According to the exhibit's website, "Women of the American railroad crossed lines and blazed trails for future generations. They championed change and improvements, not only for the railroad industry but also for society as a whole. Enslaved African American women helped build the tracks in the South. Women explored the rugged landscape to chart routes for travel. They cleaned railroad stations and served food in restaurants. As telegraph operators, they kept trains running safely and on time. Women designed railroad stations, trains, and safer ways to travel. When men fought wars, women built and maintained the mighty locomotives that moved a nation."
The exhibit was the brainchild of Nicole Allison, who was a student at Sacramento State University that decided for her master's thesis to produce an exhibit plan. That exhibit plan then turned into "Crossing Lines: Women of the American Railroad."
ABC10 spoke with the employees at the California State Railroad Museum about the exhibit and its meaning and impact. Below is a transcript of the video story that highlights the stories of two women: Rosina Tucker and Anna Judah.
"It's really challenging to give historic individuals who are not represented in the majority of historical literature that independent voice," said Kim Whitfield, park interpreter for the California State Railroad Museum. "Rosina Tucker wrote a fabulous book about her life. It's her autobiography, and she lived until she was 105, and she was an activist her entire life."
"Rosina Tucker had an extraordinary life," said Debbie Hollingsworth, researcher & writer with the California State Railroad Museum. "Her parents actually were enslaved. She was married for about 18 years, and her husband passed she got married a second time, and the second marriage was to a man named Bertram Tucker. He was a Pullman porter. A Pullman porter will be in charge of one car. They were luxury cars. He was in charge of everything that happened on that car and taking care of all the passengers that traveled on the car. They worked very hard for very low wages, and they wanted to be unionized but they weren't allowed in the union. But it was very tricky thing to be developing a union because any kind of union activity - I think we still see this today - if you know that you're developing a union, you're really putting your job on the line. Getting women involved in helping to create the union would be a really good way of sort of doing this in a way that wasn't very obvious. Because women can get together, they visit each other's homes, and this is exactly what Rosina Tucker did."
"For Rosina Tucker, who was highly involved in the long attempt to create a Pullman porters union," said Ty Smith, director of the California State Railroad Museum. "And it turns out to have a brotherhood of Pullman porters. You needed a sisterhood."

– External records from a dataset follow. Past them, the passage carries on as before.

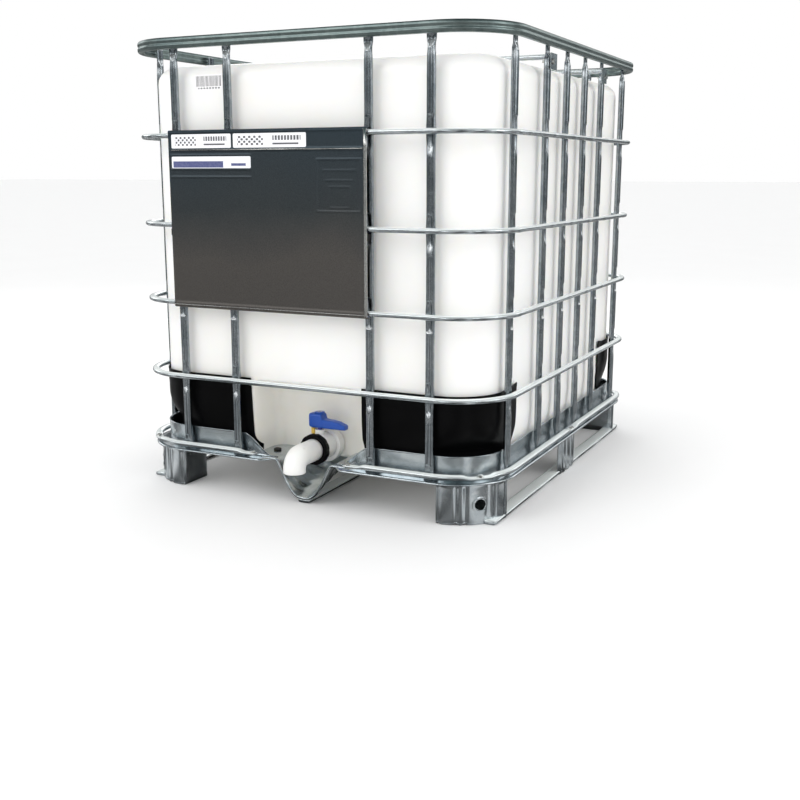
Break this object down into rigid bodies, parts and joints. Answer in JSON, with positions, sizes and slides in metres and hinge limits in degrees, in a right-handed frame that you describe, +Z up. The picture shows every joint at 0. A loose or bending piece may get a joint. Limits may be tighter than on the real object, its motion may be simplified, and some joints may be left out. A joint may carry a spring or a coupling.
{
  "type": "intermediate bulk container",
  "caption": "Caged bulk liquid container: blow-moulded bottle in a galvanised tube cage on a pressed steel pallet, with a screw cap and a lever outlet valve.",
  "frame": {"origin": "centre of the footprint on the ground", "axes": "+Z up, -Y the valve side, +X the right-hand side seen from the valve side"},
  "size_m": [1, 1.24, 1.093],
  "materials": {
    "galvanised_tube": "galvanised, satin with spangle",
    "galvanised_sheet": "pressed galvanised sheet, satin",
    "plate_sheet": "dark smooth sheet, semi-gloss",
    "bottle_plastic": "natural white, slightly translucent",
    "black_plastic": "moulded, fine texture",
    "white_plastic": "smooth moulded",
    "blue_plastic": "smooth moulded",
    "stem_plastic": "smooth moulded",
    "yellow_plastic": "smooth moulded",
    "seal_rubber": "matt",
    "bolt_steel": "zinc plated",
    "label_paper": "printed film"
  },
  "bodies": {
    "container": {"top_rim": "galvanised_tube", "base_ring": "galvanised_tube", "ring_2": "galvanised_tube", "ring_3": "galvanised_tube", "ring_4": "galvanised_tube", "ring_5": "galvanised_tube", "front_uprights": "galvanised_tube", "rear_uprights": "galvanised_tube", "right_uprights": "galvanised_tube", "left_uprights": "galvanised_tube", "cross_bar_front": "galvanised_tube", "cross_bar_rear": "galvanised_tube", "cross_bar_screws": "bolt_steel", "label_plate": "plate_sheet", "plate_clips": "black_plastic", "plate_label_left": "label_paper", "plate_label_right": "label_paper", "plate_label_card": "label_paper", "bottle_label": "label_paper", "guard_front_right": "black_plastic", "guard_rear_right": "black_plastic", "guard_rear_left": "black_plastic", "guard_front_left": "black_plastic", "base_pan": "galvanised_sheet", "base_bolts": "bolt_steel", "pan_plug": "seal_rubber", "foot_front_right": "galvanised_sheet", "foot_rear_right": "galvanised_sheet", "foot_rear_left": "galvanised_sheet", "foot_front_left": "galvanised_sheet", "foot_mid_right": "galvanised_sheet", "foot_mid_left": "galvanised_sheet", "foot_centre": "galvanised_sheet", "foot_rear_centre": "galvanised_sheet", "runner_right": "galvanised_tube", "runner_centre": "galvanised_tube", "runner_left": "galvanised_tube", "bottle": "bottle_plastic", "valve_gasket": "seal_rubber", "valve_body": "white_plastic", "valve_coupling_ring": "black_plastic", "seat_liner": "seal_rubber", "seal_clip": "yellow_plastic"},
    "cap_gasket": {"cap_gasket": "seal_rubber"},
    "fill_cap": {"fill_cap": "black_plastic"},
    "vent_gasket": {"vent_gasket": "seal_rubber"},
    "vent_plug": {"vent_plug": "black_plastic"},
    "valve_handle": {"valve_disc": "white_plastic", "valve_stem": "stem_plastic", "stem_seal": "seal_rubber", "disc_pin": "bolt_steel", "valve_handle": "blue_plastic", "handle_screw": "bolt_steel"},
    "union_nut": {"union_nut": "black_plastic"},
    "outlet_elbow": {"elbow_gasket": "seal_rubber", "outlet_elbow": "white_plastic"}
  },
  "joints": [
    {"name": "cap_lift", "type": "slide", "parent": "container", "child": "cap_gasket", "axis": [0, 0, 1], "range_m": [0, 0.0122]},
    {"name": "cap_turn", "type": "hinge", "parent": "cap_gasket", "child": "fill_cap", "pos_m": [0, 0, 1.054], "axis": [0, 0, 1], "range_deg": [0, 540]},
    {"name": "vent_lift", "type": "slide", "parent": "fill_cap", "child": "vent_gasket", "axis": [0, 0, 1], "range_m": [0, 0.0062]},
    {"name": "vent_turn", "type": "hinge", "parent": "vent_gasket", "child": "vent_plug", "pos_m": [0, 0, 1.066], "axis": [0, 0, 1], "range_deg": [0, 540]},
    {"name": "valve_lever", "type": "hinge", "parent": "container", "child": "valve_handle", "pos_m": [0, -0.49, 0.121], "axis": [0, 0, -1], "range_deg": [0, 90]},
    {"name": "union_turn", "type": "hinge", "parent": "container", "child": "union_nut", "pos_m": [0, -0.517, 0.121], "axis": [0, -1, 0], "continuous": true},
    {"name": "elbow_swivel", "type": "hinge", "parent": "container", "child": "outlet_elbow", "pos_m": [0, -0.519, 0.121], "axis": [0, -1, 0], "range_deg": [-90, 90]}
  ],
  "couplings": [
    {"joint": "cap_lift", "follows": "cap_turn", "m_per_rad": 0.0012732},
    {"joint": "vent_lift", "follows": "vent_turn", "m_per_rad": 0.00063662}
  ]
}
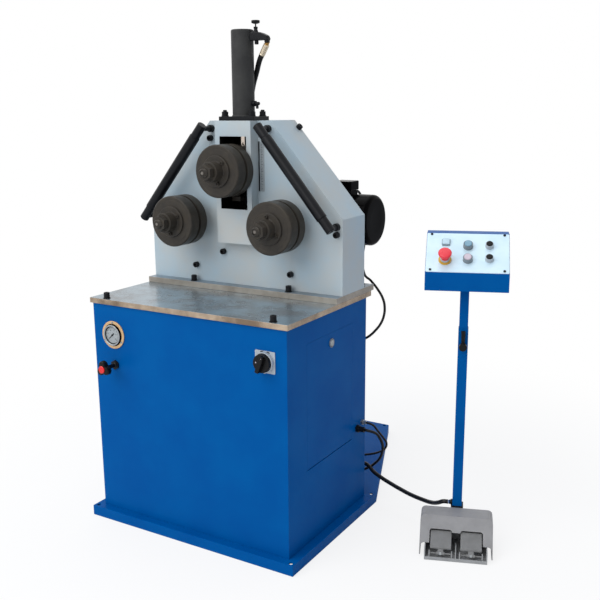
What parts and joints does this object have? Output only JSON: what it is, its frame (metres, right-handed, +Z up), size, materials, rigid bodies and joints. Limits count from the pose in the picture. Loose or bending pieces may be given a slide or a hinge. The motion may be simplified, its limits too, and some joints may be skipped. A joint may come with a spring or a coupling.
{
  "type": "ring roller",
  "caption": "Hydraulic section bender: floor cabinet, gabled head with three grooved rolls, vertical cylinder, rear drive motor, and a control pedestal with a double foot pedal.",
  "frame": {"origin": "on the floor under the middle of the cabinet", "axes": "+X to the right along the cabinet front, +Y to the back, +Z up"},
  "size_m": [1.2017, 1.1463, 1.52],
  "materials": {
    "blue_paint": "gloss",
    "grey_paint": "satin",
    "black_paint": "satin",
    "black_oxide": "black oxide",
    "bare_steel": "ground",
    "chrome": "polished",
    "zinc": "zinc plated",
    "cast_grey": "painted cast",
    "gauge_brass": "satin",
    "silver_plastic": "matte",
    "black_plastic": "matte",
    "rubber": "matte",
    "foot_grey": "powder coat",
    "panel_grey": "anodised",
    "red_plastic": "gloss",
    "blue_lens": "gloss",
    "white_lens": "gloss"
  },
  "bodies": {
    "frame": {"base_frame": "blue_paint", "cabinet_shell": "blue_paint", "table_plate": "bare_steel", "power_pack": "cast_grey", "gauge_case": "gauge_brass", "valve_bush": "black_plastic", "switch_plate": "silver_plastic", "side_gland": "black_plastic", "side_fitting": "zinc", "head_base_plate": "bare_steel", "head_casing": "grey_paint", "head_back_plate": "grey_paint", "scale_strip": "zinc", "guard_bar_left": "black_paint", "guard_bar_right": "black_paint", "gearbox_housing": "cast_grey", "motor_body": "black_paint", "cylinder_barrel": "black_paint", "cylinder_flange": "black_paint", "port_block": "black_oxide", "foot_tray": "black_paint", "foot_cover": "foot_grey", "pole_lower": "blue_paint", "pressure_hose": "rubber", "motor_cable": "rubber", "side_cable_thin": "rubber", "side_cable_thick": "rubber", "pedal_conduit": "rubber"},
    "door": {"side_door": "blue_paint"},
    "lock": {"door_lock": "zinc"},
    "ram": {"ram_block": "black_oxide", "piston_rod": "chrome"},
    "upper_roller": {"upper_shaft": "bare_steel", "upper_roll": "black_oxide", "upper_clamp_flange": "black_oxide", "upper_lock_nut": "black_oxide"},
    "right_roller": {"right_shaft": "bare_steel", "right_roll": "black_oxide", "right_clamp_flange": "black_oxide", "right_lock_nut": "black_oxide"},
    "left_roller": {"left_shaft": "bare_steel", "left_roll": "black_oxide", "left_clamp_flange": "black_oxide", "left_lock_nut": "black_oxide"},
    "pinion": {"drive_pinion": "bare_steel"},
    "needle": {"gauge_needle": "black_plastic"},
    "relief_valve": {"valve_knob": "black_plastic"},
    "main_switch": {"switch_knob": "black_plastic"},
    "bleed_valve": {"bleed_knob": "black_plastic"},
    "left_pedal": {"pedal_left": "foot_grey"},
    "right_pedal": {"pedal_right": "foot_grey"},
    "mast": {"pole_upper": "blue_paint", "control_box": "blue_paint", "control_panel": "panel_grey"},
    "mast_clamp": {"clamp_lever": "black_plastic"},
    "stop_button": {"estop_button": "red_plastic"},
    "blue_button": {"button_blue": "blue_lens"},
    "white_button": {"button_white": "white_lens"},
    "up_button": {"button_up": "black_plastic"},
    "down_button": {"button_down": "black_plastic"}
  },
  "joints": [
    {"name": "ram_slide", "type": "slide", "parent": "frame", "child": "ram", "axis": [0, 0, 1], "range_m": [-0.07, 0.06]},
    {"name": "upper_roll_spin", "type": "hinge", "parent": "ram", "child": "upper_roller", "pos_m": [0, 0, 1.0898], "axis": [0, 1, 0], "continuous": true},
    {"name": "left_roll_spin", "type": "hinge", "parent": "frame", "child": "left_roller", "pos_m": [-0.176, 0, 0.9327], "axis": [0, 1, 0], "continuous": true},
    {"name": "right_roll_spin", "type": "hinge", "parent": "frame", "child": "right_roller", "pos_m": [0.176, 0, 0.9327], "axis": [0, 1, 0], "continuous": true},
    {"name": "pinion_spin", "type": "hinge", "parent": "frame", "child": "pinion", "pos_m": [0, 0, 0.856], "axis": [0, 1, 0], "continuous": true},
    {"name": "door_swing", "type": "hinge", "parent": "frame", "child": "door", "pos_m": [0.343, 0.0065, 0.262], "axis": [0, 1, 0], "range_deg": [0, 90]},
    {"name": "lock_turn", "type": "hinge", "parent": "door", "child": "lock", "pos_m": [0.346, 0.009, 0.604], "axis": [1, 0, 0], "range_deg": [0, 90]},
    {"name": "needle_turn", "type": "hinge", "parent": "frame", "child": "needle", "pos_m": [-0.269, -0.25, 0.6046], "axis": [0, 1, 0], "range_deg": [0, 270], "stiffness_Nm_per_rad": 0.001},
    {"name": "valve_turn", "type": "hinge", "parent": "frame", "child": "relief_valve", "pos_m": [-0.268, -0.27, 0.5105], "axis": [0, 1, 0], "range_deg": [0, 720]},
    {"name": "switch_turn", "type": "hinge", "parent": "frame", "child": "main_switch", "pos_m": [0.2775, -0.25, 0.601], "axis": [0, 1, 0], "range_deg": [0, 90]},
    {"name": "bleed_turn", "type": "hinge", "parent": "frame", "child": "bleed_valve", "pos_m": [0.0481, 0.091, 1.51], "axis": [0, 0, 1], "range_deg": [0, 720]},
    {"name": "left_pedal_press", "type": "hinge", "parent": "frame", "child": "left_pedal", "pos_m": [0.69158, 0.03146, 0.019], "axis": [-0.9397, -0.342, 0], "range_deg": [0, 8], "stiffness_Nm_per_rad": 2, "springref_deg": -8.59},
    {"name": "right_pedal_press", "type": "hinge", "parent": "frame", "child": "right_pedal", "pos_m": [0.77239, 0.06088, 0.019], "axis": [-0.9397, -0.342, 0], "range_deg": [0, 8], "stiffness_Nm_per_rad": 2, "springref_deg": -8.59},
    {"name": "mast_height", "type": "slide", "parent": "frame", "child": "mast", "axis": [0, 0, 1], "range_m": [-0.11, 0.12]},
    {"name": "clamp_turn", "type": "hinge", "parent": "frame", "child": "mast_clamp", "pos_m": [0.68, 0.189, 0.601], "axis": [0.342, -0.9397, 0], "range_deg": [-90, 90]},
    {"name": "estop_press", "type": "slide", "parent": "mast", "child": "stop_button", "axis": [-0.2306, 0.6336, -0.7385], "range_m": [0, 0.004]},
    {"name": "blue_press", "type": "slide", "parent": "mast", "child": "blue_button", "axis": [-0.2306, 0.6336, -0.7385], "range_m": [0, 0.003], "stiffness_N_per_m": 400, "springref_m": -0.003},
    {"name": "white_press", "type": "slide", "parent": "mast", "child": "white_button", "axis": [-0.2306, 0.6336, -0.7385], "range_m": [0, 0.003], "stiffness_N_per_m": 400, "springref_m": -0.003},
    {"name": "up_press", "type": "slide", "parent": "mast", "child": "up_button", "axis": [-0.2306, 0.6336, -0.7385], "range_m": [0, 0.003], "stiffness_N_per_m": 400, "springref_m": -0.003},
    {"name": "down_press", "type": "slide", "parent": "mast", "child": "down_button", "axis": [-0.2306, 0.6336, -0.7385], "range_m": [0, 0.003], "stiffness_N_per_m": 400, "springref_m": -0.003}
  ],
  "couplings": [
    {"joint": "right_roll_spin", "follows": "left_roll_spin", "ratio": 1},
    {"joint": "pinion_spin", "follows": "left_roll_spin", "ratio": -1.5263}
  ]
}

"She worked really hard and she worked hard at convincing the men and their wives that the best way to get their rights to be paid more, to work fewer hours is to have a union behind you to fight for your rights," said Hollingsworth.
"Anna Judah in her day in the 1850s again what was expected of a woman. She came from a wealthy family. She was married to a professional man," said Hollingsworth. "What would have been expected of her at that time is to take care of the home and to get involved in charity work. She got very involved with supporting her husband and not only supporting him but accompanying him in accomplishing this dream."
"He got a job working with the Sacramento Valley Railroad, but he always had this dream for the Transcontinental Railroad. He lobbied Washington, DC. That meant that he was going from California back to Washington, DC. Yup, he went back and forth about four or five times and Anna accompanied him on all of these. She organized the paperwork, she accompanied him and the trips that he took up to the Sierra."
"She was a wonderful artist. She painted watercolors. She collected samples of the flowers there. This was all part of the presentation that Judah made to the lawmakers to get their approval. In one of the letters that I read that Theodore wrote to his wife, to Anna, and he says you know, 'I'd love it if you came up here, but you better make yourself a pair of pantaloons.'"
"So don't come in your dress, you need to wear pants but women didn't wear pants, right? So and it's not like she could just go to the store and buy a pair, she had to make herself some pantaloons and put on those boots, and then she went up to the Sierra. So she was a woman that we say was ahead of her time."
"And if it wasn't for her, would Theodore Judah have been as successful at what he did? If it wasn't for her wanting to come to California in the first place, what would that have been like? What would that have done to (what) I think about history. Would the Transcontinental Railroad have been built the way it was? Would it have been here in Sacramento? You know, I don't know, but Anna, of course, accompanied him, and that's what happened."
"So well-rounded, well-conceived, complex, nuanced story about women and the various contributions and interactions that they had with American railroading," said Smith.
"Every single one of the women in this exhibit had a huge impact on the railroad," said Whitfield. "We're talking about the history of all of these women and their impacts and I couldn't choose one of them to have the most impact because they all had great impact. I feel like history is compounding, you know, even the smallest impact of Anna Judah sorting Theodore Judah's notes to take to Congress to ask for the Transcontinental Railroad has changed the country forever.
"For me to see women here reflects myself, so now I see there are women throughout history who have made an impact and I can make that kind of impact too."